Errington Court was completed in August 1909 for Haldinstein Co. Ltd., later to become the Court Line. The ship was the first of 10 built for the company. In early December 1914, she arrived with a cargo of Welsh bunker coal at Port Stanley harbour. On the 8th the crew witnessed the departure of Admiral Sir Doverton Sturdee, with 2 battle cruisers, 3 armoured cruisers and 2 light cruisers where they had been coaling. The British battle group were about to engage Admiral von Spee, and his 5 cruisers who had planned to attack and capture the Island and its base. However Admiral von Spee was unaware of the British fleets presence! Consequently in one the major sea battles of World War I, Germany lost four major German warships, 2,196 seamen and their Admiral. In June 1917 the ship was mined when on passage through the Mediterranean, but salved. Errington Court was sold for the first time in 1919, and by 1938 was owned by G. E. Marden of Shanghai as the Deslock. It was chartered to Miyachi of Japan for trading around the coast of Japan with coal from Muroran to Kawasaki, with occasional voyages to Northern China or Rangoon. When she was berthed in Yokohama on 8th December 1941, she was seized by the Japanese and renamed Uzan Maru. Her end came when she was torpedoed and sunk by the American Submarine U.S.S. Trout when south of Honshu on 2nd May 1942.

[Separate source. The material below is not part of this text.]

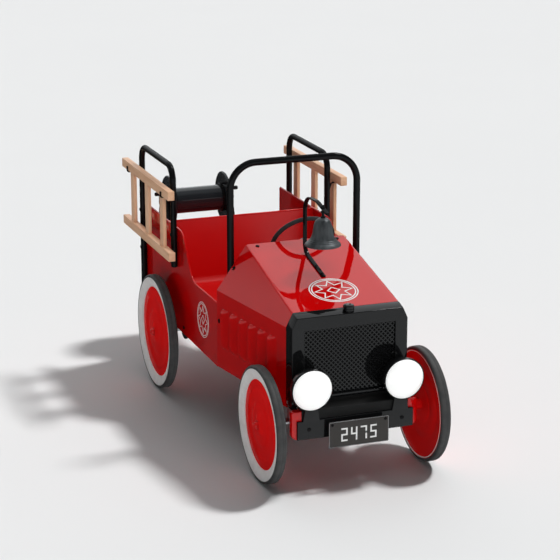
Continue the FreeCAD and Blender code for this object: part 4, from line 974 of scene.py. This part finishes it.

Oreland owned by The Noreuro Traders Ltd. (J. F. Drughorn) of London, was launched in November 1911. By 1931 she had been sold and was trading in the Adriatic as the Ante Topic. In 1942 the United States Shipping Administration acquired her under the Panamanian flag. Her war service consisted of voyages from New York to Guantanamo and Cristobal. Her last trans-Atlantic voyage was in the convoy SC 156, which also consisted of 57 ships including 14 tank landing craft, from New York to Liverpool, arriving 13th April 1944. She ended her days in June 1944, being used as part of the Gooseberry Harbour No.1 at Normandy.
In 1912, Kangean (6,857 grt) a 8,700 dwt passenger ship was built for Netherlands Steamship Co., Amsterdam for the Dutch East Indies service, along with pilgrim voyages from Batavia to Mecca. Powered by triple expansion engines, from North Eastern Marine Co. Ltd. which gave her a service speed of 13 knots. On 25th November 1913 she was towed into Lisbon with a serious fire in Nos. 3 & 4 holds. She was sold to Japan for scrapping in 1931 and while lying in Osaka was resold and rebuilt for service as a crab cannery for the Russians, registered to Krabotrest, of Vladivostok, with the name Vsevolod Sibirtsv. The southern half of Sakhalin Island had been ceded to Japan after the 1905 Russo-Japanese war. However in 1945 the Russians seized the opportunity to regain the land and invasion force was landed at three ports. The Vsevolod Sibirtsv was used as a troop transport for the landings at Kholmsk. After the war she resumed her role as a crab cannery until broken up in 1972. Unusually there was very little publicity surrounding this contract in what was the largest ship built at the yard to that date.
Meanwhile in a separate venture, Rowland Hodge also became Chairman of the reconstituted Eltringhams Ltd. shipyard which was modernised and re-opened in 1914 with 5 berths of up to 340 feet long, building patrol boats for The Admiralty and cargo ships up to 5,000dwt. It too closed in 1922 during yet another shipbuilding recession. It had previously been operated by Palmer Brothers who had taken over the defunct Coutts & Parkinson shipyard at Willington Quay on the north bank directly opposite their Jarrow yard in 1859, with 5 building berths between 140 feet to 340 feet long. It was only a few hundred yards upstream from the Northumberland yard.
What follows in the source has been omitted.